Así, a martillazos, podemos dividir la información en nuestra vida cotidiana en dos grandes grupos: relevante e irrelevante. El objetivo es dedicar atención sólo al primer grupo, que debería ser asimilado y almacenado porque sirve de cimiento a nuestro aprendizaje. Hablaré de ella la próxima vez porque tampoco está exenta de problemas. El segundo grupo es el más preocupante. Estamos rodeados, inmersos, en información absolutamente inútil, sobredimensionada, no solicitada, ante la cual respondemos como siempre que un sentido se satura: volviéndonos insensibles. Debido a ese mecanismo de defensa circulamos por la calle de la foto como si fuéramos ciegos, dirigiéndonos en una dirección mecánicamente ignorando el entorno o atendiéndolo sólo de forma inconsciente y automática. Ese exceso de información se amplía en el caso del sonido: tráfico, bocinas, anuncios sonoros, música en un entorno absurdo, lo que nos lleva a anular un sentido más.

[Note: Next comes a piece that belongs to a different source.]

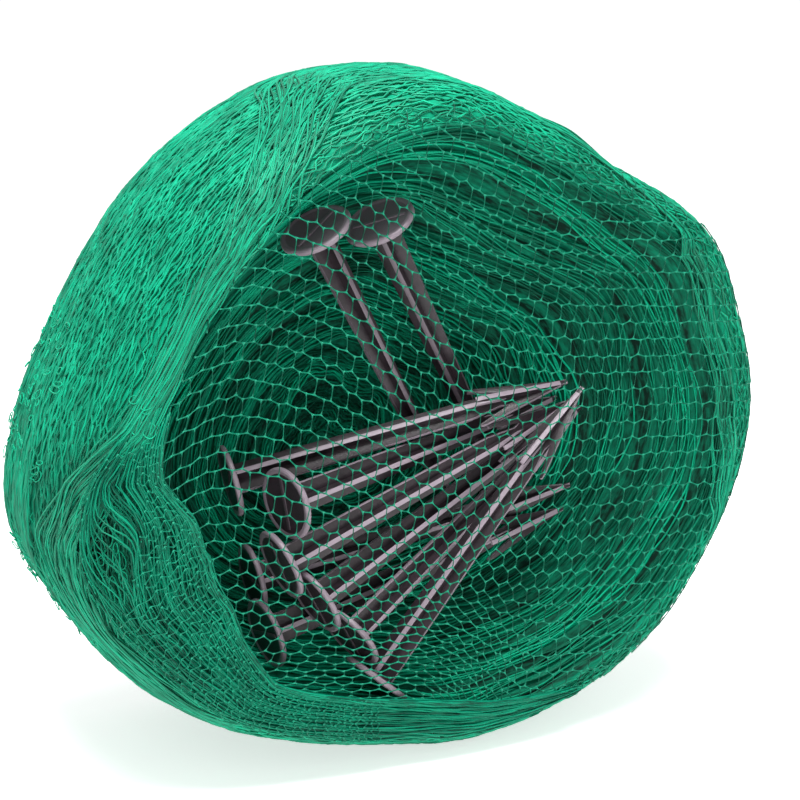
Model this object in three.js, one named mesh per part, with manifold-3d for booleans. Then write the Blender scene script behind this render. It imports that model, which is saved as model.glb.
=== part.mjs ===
// A roll of green pond netting, standing on its wound side. Its ten ground pegs lie in the hollow of one end.
// Millimetres, +Z up. The roll's axis runs along Y and the end that holds the pegs faces -Y.
// The origin is on the floor, under the middle of the roll.
import * as THREE from "three";
import { mergeVertices } from "three/addons/utils/BufferGeometryUtils.js";
import Module from "manifold-3d";

const wasm = await Module();
wasm.setup();

const { abs, cos, exp, floor, hypot, max, min, PI, sign, sin } = Math;
const { clamp, degToRad, lerp, smoothstep } = THREE.MathUtils;

// Driving sizes of the wound net
const ROLL_WIDTH = 130; // along the axis, end face to end face
const FRONT = -ROLL_WIDTH / 2; // the plane of the rim's crest at the peg end
const RIM_ROUND = 20; // how far the rounding of each rim reaches in from the side
const RIM_POWER = 2.4; // 2 would be a half ellipse, higher is squarer
const ROLL_CENTRE = { x: 7.6, y: 2.4, z: 140 }; // the axis of the wound turns, half way along
const AROUND = 60; // steps round the roll

// How far the roll reaches from its axis. Angles run from +X towards +Z, seen from the peg end.
const REACH = [
  { angle: 0, reach: 151 },
  { angle: 15, reach: 148 },
  { angle: 30, reach: 147 },
  { angle: 45, reach: 136 },
  { angle: 60, reach: 131 },
  { angle: 75, reach: 134 },
  { angle: 90, reach: 142 },
  { angle: 105, reach: 145 },
  { angle: 120, reach: 144 },
  { angle: 135, reach: 144 },
  { angle: 150, reach: 145 },
  { angle: 165, reach: 150 },
  { angle: 180, reach: 161 },
  { angle: 195, reach: 171 },
  { angle: 210, reach: 167 },
  { angle: 225, reach: 161 },
  { angle: 240, reach: 150 },
  { angle: 255, reach: 143 },
  { angle: 270, reach: 143 },
  { angle: 285, reach: 143 },
  { angle: 300, reach: 145 },
  { angle: 315, reach: 147 },
  { angle: 330, reach: 147 },
  { angle: 345, reach: 150 },
];

// The pocket for the pegs. A high fall keeps it deep until close to the crest, which makes a steep wall.
const POCKET_CENTRE = { x: -30, z: -24 }; // from the axis
const POCKET_DEPTH = 84;
const POCKET_WALLS = [
  { towards: 0, fall: 2.3, ease: 1.3 },
  { towards: 90, fall: 3.8, ease: 1.1 },
  { towards: 180, fall: 7, ease: 1.05 },
  { towards: 270, fall: 5.2, ease: 1.05 },
];
const BACK_DIMPLE = 16; // depth of the hollow in the plain end

// The wound turns, as soft ridges that run round each end in a spiral
const POCKET_TURNS = { count: 6, height: 1.6, rings: 26 };
const BACK_TURNS = { count: 3, height: 1.4, rings: 10 };
const SIDE_RINGS = 12;
const SIDE_LAYERS = { count: 4, height: 0.7 }; // soft layer edges across the outer side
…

Un experimento interesante dentro de los nuevos movimientos urbanísticos sería el diseño de un pueblo donde la mayor parte posible de la información necesaria estuviera implícita en el propio diseño urbano y la innecesaria no existiera. No soy urbanista por lo que no puedo dar soluciones, sólo ideas, pero ha habido periodos históricos que han utilizado diseños en buena medida autoexplicativos (la ciudad romana), estructuras urbanas no repetitivas (el núcleo de la ciudad medieval europea), nombres que reflejan el funcionamiento temporal (las plazas mercado en Marruecos), diseños de fachadas que por sí solos informaban del contenido y función de la casa o tienda (algunos diseños modernistas). Y seguro que hay muchos más porque mi conocimiento del asunto es muy superficial, a pesar de lo cual creo que no sería difícil renovar diseños que faciliten cosas como la orientación espacial y temática de forma intuitiva, la limitación drástica del ruido que evita que oigamos la señal (lo útil), la imprevisibilidad del paisaje a la vuelta de cada esquina, la moderada diversidad de ambientes, armónicos con la función de cada zona, la eliminación absoluta de la publicidad. La realidad nos ha llevado a ciudades monótonas y hostiles, donde tenemos la impresión de vivir en una permanente cacofonía, no sólo de sonidos, sino de datos inútiles. Estamos en el mundo del spam.